REQUEST
Repeat the entire listing exactly.

Start INFORMATION SHOWN

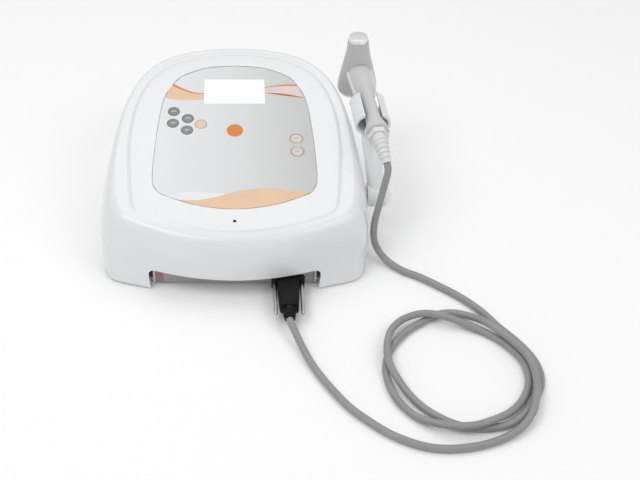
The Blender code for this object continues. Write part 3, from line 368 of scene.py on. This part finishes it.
# The cable's run: down from the boot, twice round on the table, and on to the plug.
ROUTE = [
    (141.6, 74.2, 98.2), (141.6, 70.3, 93), (139, 65.5, 82), (136, 61.5, 66),
    (133, 60, 44), (133.3, 59, 24), (138, 54.5, 11.5), (147, 45.5, 5), (160, 34, 3.4),
    (174, 26, 3.4), (190, 14.5, 3.4), (210, -2, 3.4), (226, -20, 3.4), (238, -39, 3.4),
    (249, -54, 3.4), (257, -67, 3.4), (263, -81, 3.4), (265, -95, 3.4),
    (263, -109, 3.4), (257, -121, 3.4), (248.5, -134, 3.4), (238, -145, 3.4),
    (227, -151.5, 3.4), (213, -155, 3.4), (198, -155, 3.4), (184, -151.5, 3.4),
    (171, -144, 3.4), (159, -133.5, 3.4), (149, -121, 4.5), (141, -107.5, 7.5),
    (135.5, -94, 10), (133.5, -79, 10.4), (136, -61, 9.5), (142, -46, 8.5),
    (153, -35, 8.5), (168, -30, 10), (183, -31, 10.4), (196, -34.5, 8.5),
    (210, -39.5, 5.5), (225, -46.5, 3.4), (237, -56.5, 3.4), (246, -67.5, 3.4),
    (252.5, -80, 3.4), (254.5, -93, 3.4), (253, -106.5, 3.4), (247.5, -120, 3.4),
    (239, -132, 4), (227, -143.5, 7), (213, -152.5, 10.2), (197, -158, 10.4),
    (181, -158.5, 10.4), (167, -153.5, 7.5), (154, -145, 4), (144, -134.5, 3.4),
    (136.5, -121.5, 3.4), (132.5, -106.5, 3.4), (131.5, -92, 3.4), (133.5, -80, 3.4),
    (138, -68, 3.4), (145.5, -56, 3.4), (156.5, -44, 3.4), (169.5, -34.5, 3.4),
    (184, -25, 3.4), (199, -22.5, 3.6), (214, -29.5, 6.5), (227, -41, 10),
    (239, -55, 10.6), (249, -68.5, 10.6), (256, -82, 10.6), (258.5, -97, 10.6),
    (257.5, -114, 10.6), (253.5, -130, 10.6), (247.5, -144.5, 9), (237.5, -156, 6),
    (224, -164.5, 4), (208, -171, 3.4), (191, -175, 3.4), (173.5, -176.5, 3.4),
    (157, -174.5, 3.4), (141, -168.5, 3.4), (127, -160.5, 3.4), (113, -149, 3.4),
    (98.5, -135, 3.4), (86.5, -118.5, 3.4), (75, -99.5, 3.4), (66, -82, 4.2),
    (58.5, -64, 7), (53.2, -51.5, 11.2), (49.7, -41.5, 12.8),
]


def boot_point(t):
    spot = BOOT_START.lerp(BOOT_BEND, t).lerp(BOOT_BEND.lerp(BOOT_END, t), t)
    along = (BOOT_BEND.lerp(BOOT_END, t) - BOOT_START.lerp(BOOT_BEND, t)).normalized()
    return spot, along


boot_exit, boot_way = boot_point(1.0)
guides = ([boot_exit + boot_way * 0.5] + [Vector(p) for p in ROUTE]
          + [Vector((49.7, -39.6, 12.8))])
run = [place(*p) for p in even(catmull(guides, 12), 3.5)]
cable = tube("applicator_cable_sheath", run, [CABLE_RADIUS] * len(run), CABLE, 20)
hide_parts("applicator_cable")
nodes = frame["nodes"]
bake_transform(cable)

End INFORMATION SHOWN

IN RESPONSE
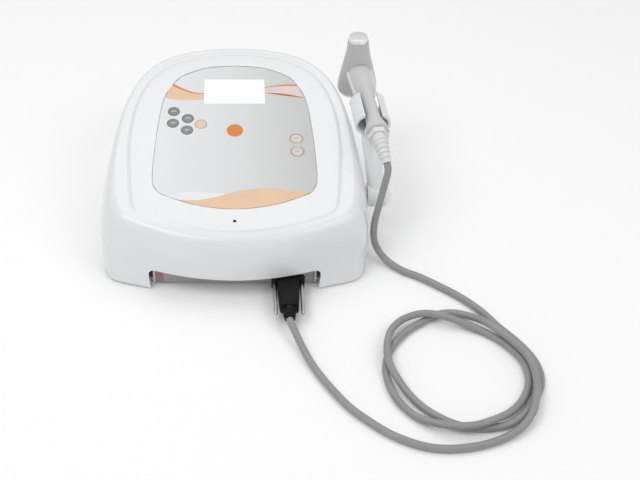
The Blender code for this object continues. Write part 3, from line 368 of scene.py on. This part finishes it.
# The cable's run: down from the boot, twice round on the table, and on to the plug.
ROUTE = [
    (141.6, 74.2, 98.2), (141.6, 70.3, 93), (139, 65.5, 82), (136, 61.5, 66),
    (133, 60, 44), (133.3, 59, 24), (138, 54.5, 11.5), (147, 45.5, 5), (160, 34, 3.4),
    (174, 26, 3.4), (190, 14.5, 3.4), (210, -2, 3.4), (226, -20, 3.4), (238, -39, 3.4),
    (249, -54, 3.4), (257, -67, 3.4), (263, -81, 3.4), (265, -95, 3.4),
    (263, -109, 3.4), (257, -121, 3.4), (248.5, -134, 3.4), (238, -145, 3.4),
    (227, -151.5, 3.4), (213, -155, 3.4), (198, -155, 3.4), (184, -151.5, 3.4),
    (171, -144, 3.4), (159, -133.5, 3.4), (149, -121, 4.5), (141, -107.5, 7.5),
    (135.5, -94, 10), (133.5, -79, 10.4), (136, -61, 9.5), (142, -46, 8.5),
    (153, -35, 8.5), (168, -30, 10), (183, -31, 10.4), (196, -34.5, 8.5),
    (210, -39.5, 5.5), (225, -46.5, 3.4), (237, -56.5, 3.4), (246, -67.5, 3.4),
    (252.5, -80, 3.4), (254.5, -93, 3.4), (253, -106.5, 3.4), (247.5, -120, 3.4),
    (239, -132, 4), (227, -143.5, 7), (213, -152.5, 10.2), (197, -158, 10.4),
    (181, -158.5, 10.4), (167, -153.5, 7.5), (154, -145, 4), (144, -134.5, 3.4),
    (136.5, -121.5, 3.4), (132.5, -106.5, 3.4), (131.5, -92, 3.4), (133.5, -80, 3.4),
    (138, -68, 3.4), (145.5, -56, 3.4), (156.5, -44, 3.4), (169.5, -34.5, 3.4),
    (184, -25, 3.4), (199, -22.5, 3.6), (214, -29.5, 6.5), (227, -41, 10),
    (239, -55, 10.6), (249, -68.5, 10.6), (256, -82, 10.6), (258.5, -97, 10.6),
    (257.5, -114, 10.6), (253.5, -130, 10.6), (247.5, -144.5, 9), (237.5, -156, 6),
    (224, -164.5, 4), (208, -171, 3.4), (191, -175, 3.4), (173.5, -176.5, 3.4),
    (157, -174.5, 3.4), (141, -168.5, 3.4), (127, -160.5, 3.4), (113, -149, 3.4),
    (98.5, -135, 3.4), (86.5, -118.5, 3.4), (75, -99.5, 3.4), (66, -82, 4.2),
    (58.5, -64, 7), (53.2, -51.5, 11.2), (49.7, -41.5, 12.8),
]


def boot_point(t):
    spot = BOOT_START.lerp(BOOT_BEND, t).lerp(BOOT_BEND.lerp(BOOT_END, t), t)
    along = (BOOT_BEND.lerp(BOOT_END, t) - BOOT_START.lerp(BOOT_BEND, t)).normalized()
    return spot, along


boot_exit, boot_way = boot_point(1.0)
guides = ([boot_exit + boot_way * 0.5] + [Vector(p) for p in ROUTE]
          + [Vector((49.7, -39.6, 12.8))])
run = [place(*p) for p in even(catmull(guides, 12), 3.5)]
cable = tube("applicator_cable_sheath", run, [CABLE_RADIUS] * len(run), CABLE, 20)
hide_parts("applicator_cable")
nodes = frame["nodes"]
bake_transform(cable)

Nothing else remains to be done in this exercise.